◆ Given material
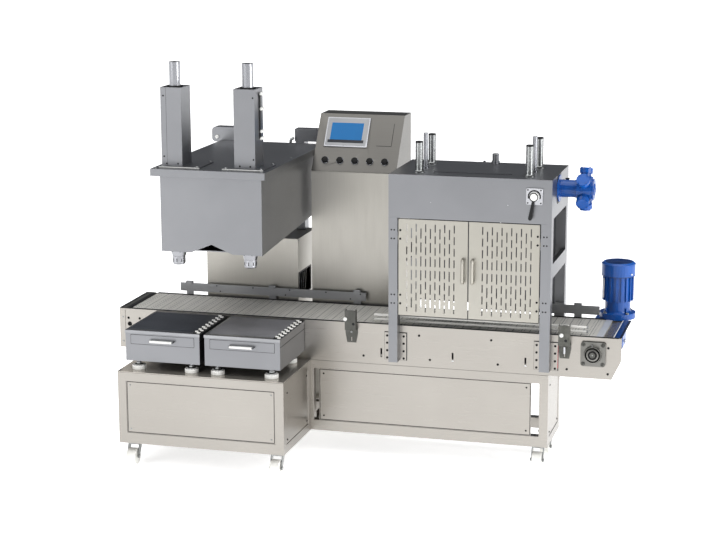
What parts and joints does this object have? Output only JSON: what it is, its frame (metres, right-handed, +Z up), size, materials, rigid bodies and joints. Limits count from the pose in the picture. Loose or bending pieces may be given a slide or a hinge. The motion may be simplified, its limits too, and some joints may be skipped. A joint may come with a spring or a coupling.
{
  "type": "pail filling machine",
  "caption": "Stainless pail filling machine on casters: slat conveyor with a motor drive, floor scales under dip lances, control cabinets behind and a capping unit with slotted doors.",
  "frame": {"origin": "on the floor, at the centre of the overall box: midway along the conveyor and midway between the table's front and the cabinets' back", "axes": "+X along the conveyor towards its drive, +Y away from the operator, +Z up"},
  "size_m": [2.369, 1.065, 1.815],
  "materials": {
    "brushed_stainless": "brushed, warm grey",
    "satin_stainless": "satin, cool grey",
    "dark_plastic": "matt black",
    "blue_enamel": "gloss blue enamel",
    "white_nylon": "white, slightly glossy",
    "zinc_plate": "zinc plated or polished",
    "slat_belt": "pressed steel slats"
  },
  "bodies": {
    "machine": {"air_motor": "blue_enamel", "back_guide_left": "satin_stainless", "back_guide_right": "satin_stainless", "belt_end_cover": "dark_plastic", "capping_back_panel": "satin_stainless", "capping_frame": "satin_stainless", "capping_head": "satin_stainless", "conveyor_back_plate": "brushed_stainless", "conveyor_bed": "brushed_stainless", "conveyor_belt": "slat_belt", "conveyor_front_plate": "brushed_stainless", "drive_drum": "zinc_plate", "filling_housing": "satin_stainless", "flange_bearing": "zinc_plate", "front_guide": "zinc_plate", "gearbox": "blue_enamel", "gearmotor": "blue_enamel", "housing_lid": "satin_stainless", "lift_column_left": "satin_stainless", "lift_column_right": "satin_stainless", "lower_cabinet": "brushed_stainless", "main_frame": "brushed_stainless", "main_front_panel": "brushed_stainless", "main_left_panel": "brushed_stainless", "main_side_panel": "brushed_stainless", "operator_console": "satin_stainless", "rear_support": "satin_stainless", "scale_body_left": "satin_stainless", "scale_body_right": "satin_stainless", "scale_platform_left": "satin_stainless", "scale_platform_right": "satin_stainless", "stop_bracket": "satin_stainless", "table_frame": "brushed_stainless", "table_front_panel": "brushed_stainless", "table_left_panel": "brushed_stainless", "table_side_panel": "brushed_stainless", "table_top": "brushed_stainless", "tail_drum": "zinc_plate", "tall_cabinet": "brushed_stainless", "transfer_plate": "brushed_stainless"},
    "door_left": {"capping_door_left": "brushed_stainless"},
    "door_right": {"capping_door_right": "brushed_stainless"},
    "swivel_1": {"caster_fork_1": "zinc_plate"},
    "swivel_2": {"caster_fork_2": "zinc_plate"},
    "swivel_3": {"caster_fork_3": "zinc_plate"},
    "swivel_4": {"caster_fork_4": "zinc_plate"},
    "swivel_5": {"caster_fork_5": "zinc_plate"},
    "swivel_6": {"caster_fork_6": "zinc_plate"},
    "wheel_1": {"caster_wheel_1": "white_nylon"},
    "wheel_2": {"caster_wheel_2": "white_nylon"},
    "wheel_3": {"caster_wheel_3": "white_nylon"},
    "wheel_4": {"caster_wheel_4": "white_nylon"},
    "wheel_5": {"caster_wheel_5": "white_nylon"},
    "wheel_6": {"caster_wheel_6": "white_nylon"},
    "tray_left": {"drip_tray_left": "satin_stainless"},
    "tray_right": {"drip_tray_right": "satin_stainless"},
    "lance_left": {"filling_lance_left": "zinc_plate"},
    "lance_right": {"filling_lance_right": "zinc_plate"},
    "selector": {"selector_lever": "dark_plastic"}
  },
  "joints": [
    {"name": "lance_slide_left", "type": "slide", "parent": "machine", "child": "lance_left", "axis": [0, 0, 1], "range_m": [-0.09, 0]},
    {"name": "lance_slide_right", "type": "slide", "parent": "machine", "child": "lance_right", "axis": [0, 0, 1], "range_m": [-0.09, 0]},
    {"name": "tray_slide_left", "type": "slide", "parent": "machine", "child": "tray_left", "axis": [0, -1, 0], "range_m": [0, 0.25]},
    {"name": "tray_slide_right", "type": "slide", "parent": "machine", "child": "tray_right", "axis": [0, -1, 0], "range_m": [0, 0.25]},
    {"name": "door_hinge_left", "type": "hinge", "parent": "machine", "child": "door_left", "pos_m": [0.179, -0.171, 0.9125], "axis": [0, 0, -1], "range_deg": [0, 95]},
    {"name": "door_hinge_right", "type": "hinge", "parent": "machine", "child": "door_right", "pos_m": [0.817, -0.171, 0.9125], "axis": [0, 0, 1], "range_deg": [0, 95]},
    {"name": "selector_turn", "type": "hinge", "parent": "machine", "child": "selector", "pos_m": [0.7885, -0.1785, 1.255], "axis": [0, -1, 0], "range_deg": [-45, 45]},
    {"name": "caster_swivel_1", "type": "hinge", "parent": "machine", "child": "swivel_1", "pos_m": [-0.9795, -0.4665, 0.104], "axis": [0, 0, 1], "continuous": true},
    {"name": "caster_spin_1", "type": "hinge", "parent": "swivel_1", "child": "wheel_1", "pos_m": [-0.9795, -0.4945, 0.03732], "axis": [1, 0, 0], "continuous": true},
    {"name": "caster_swivel_2", "type": "hinge", "parent": "machine", "child": "swivel_2", "pos_m": [-0.2975, -0.4665, 0.104], "axis": [0, 0, 1], "continuous": true},
    {"name": "caster_spin_2", "type": "hinge", "parent": "swivel_2", "child": "wheel_2", "pos_m": [-0.2975, -0.4945, 0.03732], "axis": [1, 0, 0], "continuous": true},
    {"name": "caster_swivel_3", "type": "hinge", "parent": "machine", "child": "swivel_3", "pos_m": [0.8055, -0.0565, 0.104], "axis": [0, 0, 1], "continuous": true},
    {"name": "caster_spin_3", "type": "hinge", "parent": "swivel_3", "child": "wheel_3", "pos_m": [0.8055, -0.0845, 0.03732], "axis": [1, 0, 0], "continuous": true},
    {"name": "caster_swivel_4", "type": "hinge", "parent": "machine", "child": "swivel_4", "pos_m": [0.8055, 0.1575, 0.104], "axis": [0, 0, 1], "continuous": true},
    {"name": "caster_spin_4", "type": "hinge", "parent": "swivel_4", "child": "wheel_4", "pos_m": [0.8055, 0.1295, 0.03732], "axis": [1, 0, 0], "continuous": true},
    {"name": "caster_swivel_5", "type": "hinge", "parent": "machine", "child": "swivel_5", "pos_m": [-0.8245, 0.4825, 0.104], "axis": [0, 0, 1], "continuous": true},
    {"name": "caster_spin_5", "type": "hinge", "parent": "swivel_5", "child": "wheel_5", "pos_m": [-0.8245, 0.4545, 0.03732], "axis": [1, 0, 0], "continuous": true},
    {"name": "caster_swivel_6", "type": "hinge", "parent": "machine", "child": "swivel_6", "pos_m": [0.0145, 0.4825, 0.104], "axis": [0, 0, 1], "continuous": true},
    {"name": "caster_spin_6", "type": "hinge", "parent": "swivel_6", "child": "wheel_6", "pos_m": [0.0145, 0.4545, 0.03732], "axis": [1, 0, 0], "continuous": true}
  ]
}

◆ Instruction
Copy every line verbatim.

◆ The response
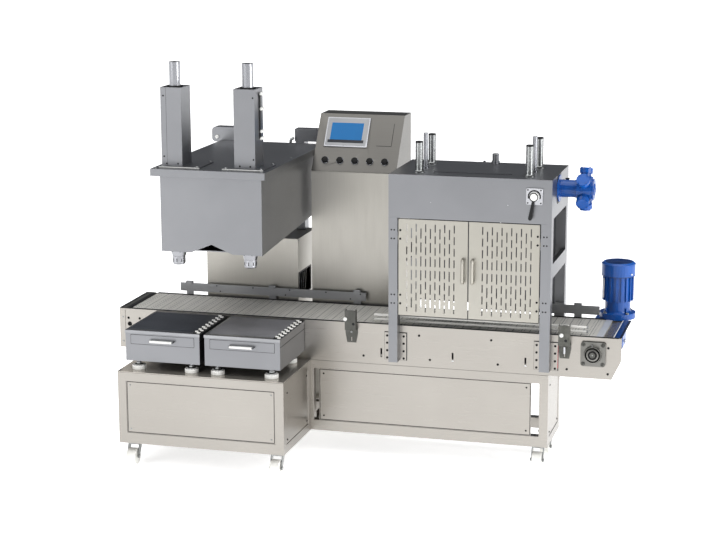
What parts and joints does this object have? Output only JSON: what it is, its frame (metres, right-handed, +Z up), size, materials, rigid bodies and joints. Limits count from the pose in the picture. Loose or bending pieces may be given a slide or a hinge. The motion may be simplified, its limits too, and some joints may be skipped. A joint may come with a spring or a coupling.
{
  "type": "pail filling machine",
  "caption": "Stainless pail filling machine on casters: slat conveyor with a motor drive, floor scales under dip lances, control cabinets behind and a capping unit with slotted doors.",
  "frame": {"origin": "on the floor, at the centre of the overall box: midway along the conveyor and midway between the table's front and the cabinets' back", "axes": "+X along the conveyor towards its drive, +Y away from the operator, +Z up"},
  "size_m": [2.369, 1.065, 1.815],
  "materials": {
    "brushed_stainless": "brushed, warm grey",
    "satin_stainless": "satin, cool grey",
    "dark_plastic": "matt black",
    "blue_enamel": "gloss blue enamel",
    "white_nylon": "white, slightly glossy",
    "zinc_plate": "zinc plated or polished",
    "slat_belt": "pressed steel slats"
  },
  "bodies": {
    "machine": {"air_motor": "blue_enamel", "back_guide_left": "satin_stainless", "back_guide_right": "satin_stainless", "belt_end_cover": "dark_plastic", "capping_back_panel": "satin_stainless", "capping_frame": "satin_stainless", "capping_head": "satin_stainless", "conveyor_back_plate": "brushed_stainless", "conveyor_bed": "brushed_stainless", "conveyor_belt": "slat_belt", "conveyor_front_plate": "brushed_stainless", "drive_drum": "zinc_plate", "filling_housing": "satin_stainless", "flange_bearing": "zinc_plate", "front_guide": "zinc_plate", "gearbox": "blue_enamel", "gearmotor": "blue_enamel", "housing_lid": "satin_stainless", "lift_column_left": "satin_stainless", "lift_column_right": "satin_stainless", "lower_cabinet": "brushed_stainless", "main_frame": "brushed_stainless", "main_front_panel": "brushed_stainless", "main_left_panel": "brushed_stainless", "main_side_panel": "brushed_stainless", "operator_console": "satin_stainless", "rear_support": "satin_stainless", "scale_body_left": "satin_stainless", "scale_body_right": "satin_stainless", "scale_platform_left": "satin_stainless", "scale_platform_right": "satin_stainless", "stop_bracket": "satin_stainless", "table_frame": "brushed_stainless", "table_front_panel": "brushed_stainless", "table_left_panel": "brushed_stainless", "table_side_panel": "brushed_stainless", "table_top": "brushed_stainless", "tail_drum": "zinc_plate", "tall_cabinet": "brushed_stainless", "transfer_plate": "brushed_stainless"},
    "door_left": {"capping_door_left": "brushed_stainless"},
    "door_right": {"capping_door_right": "brushed_stainless"},
    "swivel_1": {"caster_fork_1": "zinc_plate"},
    "swivel_2": {"caster_fork_2": "zinc_plate"},
    "swivel_3": {"caster_fork_3": "zinc_plate"},
    "swivel_4": {"caster_fork_4": "zinc_plate"},
    "swivel_5": {"caster_fork_5": "zinc_plate"},
    "swivel_6": {"caster_fork_6": "zinc_plate"},
    "wheel_1": {"caster_wheel_1": "white_nylon"},
    "wheel_2": {"caster_wheel_2": "white_nylon"},
    "wheel_3": {"caster_wheel_3": "white_nylon"},
    "wheel_4": {"caster_wheel_4": "white_nylon"},
    "wheel_5": {"caster_wheel_5": "white_nylon"},
    "wheel_6": {"caster_wheel_6": "white_nylon"},
    "tray_left": {"drip_tray_left": "satin_stainless"},
    "tray_right": {"drip_tray_right": "satin_stainless"},
    "lance_left": {"filling_lance_left": "zinc_plate"},
    "lance_right": {"filling_lance_right": "zinc_plate"},
    "selector": {"selector_lever": "dark_plastic"}
  },
  "joints": [
    {"name": "lance_slide_left", "type": "slide", "parent": "machine", "child": "lance_left", "axis": [0, 0, 1], "range_m": [-0.09, 0]},
    {"name": "lance_slide_right", "type": "slide", "parent": "machine", "child": "lance_right", "axis": [0, 0, 1], "range_m": [-0.09, 0]},
    {"name": "tray_slide_left", "type": "slide", "parent": "machine", "child": "tray_left", "axis": [0, -1, 0], "range_m": [0, 0.25]},
    {"name": "tray_slide_right", "type": "slide", "parent": "machine", "child": "tray_right", "axis": [0, -1, 0], "range_m": [0, 0.25]},
    {"name": "door_hinge_left", "type": "hinge", "parent": "machine", "child": "door_left", "pos_m": [0.179, -0.171, 0.9125], "axis": [0, 0, -1], "range_deg": [0, 95]},
    {"name": "door_hinge_right", "type": "hinge", "parent": "machine", "child": "door_right", "pos_m": [0.817, -0.171, 0.9125], "axis": [0, 0, 1], "range_deg": [0, 95]},
    {"name": "selector_turn", "type": "hinge", "parent": "machine", "child": "selector", "pos_m": [0.7885, -0.1785, 1.255], "axis": [0, -1, 0], "range_deg": [-45, 45]},
    {"name": "caster_swivel_1", "type": "hinge", "parent": "machine", "child": "swivel_1", "pos_m": [-0.9795, -0.4665, 0.104], "axis": [0, 0, 1], "continuous": true},
    {"name": "caster_spin_1", "type": "hinge", "parent": "swivel_1", "child": "wheel_1", "pos_m": [-0.9795, -0.4945, 0.03732], "axis": [1, 0, 0], "continuous": true},
    {"name": "caster_swivel_2", "type": "hinge", "parent": "machine", "child": "swivel_2", "pos_m": [-0.2975, -0.4665, 0.104], "axis": [0, 0, 1], "continuous": true},
    {"name": "caster_spin_2", "type": "hinge", "parent": "swivel_2", "child": "wheel_2", "pos_m": [-0.2975, -0.4945, 0.03732], "axis": [1, 0, 0], "continuous": true},
    {"name": "caster_swivel_3", "type": "hinge", "parent": "machine", "child": "swivel_3", "pos_m": [0.8055, -0.0565, 0.104], "axis": [0, 0, 1], "continuous": true},
    {"name": "caster_spin_3", "type": "hinge", "parent": "swivel_3", "child": "wheel_3", "pos_m": [0.8055, -0.0845, 0.03732], "axis": [1, 0, 0], "continuous": true},
    {"name": "caster_swivel_4", "type": "hinge", "parent": "machine", "child": "swivel_4", "pos_m": [0.8055, 0.1575, 0.104], "axis": [0, 0, 1], "continuous": true},
    {"name": "caster_spin_4", "type": "hinge", "parent": "swivel_4", "child": "wheel_4", "pos_m": [0.8055, 0.1295, 0.03732], "axis": [1, 0, 0], "continuous": true},
    {"name": "caster_swivel_5", "type": "hinge", "parent": "machine", "child": "swivel_5", "pos_m": [-0.8245, 0.4825, 0.104], "axis": [0, 0, 1], "continuous": true},
    {"name": "caster_spin_5", "type": "hinge", "parent": "swivel_5", "child": "wheel_5", "pos_m": [-0.8245, 0.4545, 0.03732], "axis": [1, 0, 0], "continuous": true},
    {"name": "caster_swivel_6", "type": "hinge", "parent": "machine", "child": "swivel_6", "pos_m": [0.0145, 0.4825, 0.104], "axis": [0, 0, 1], "continuous": true},
    {"name": "caster_spin_6", "type": "hinge", "parent": "swivel_6", "child": "wheel_6", "pos_m": [0.0145, 0.4545, 0.03732], "axis": [1, 0, 0], "continuous": true}
  ]
}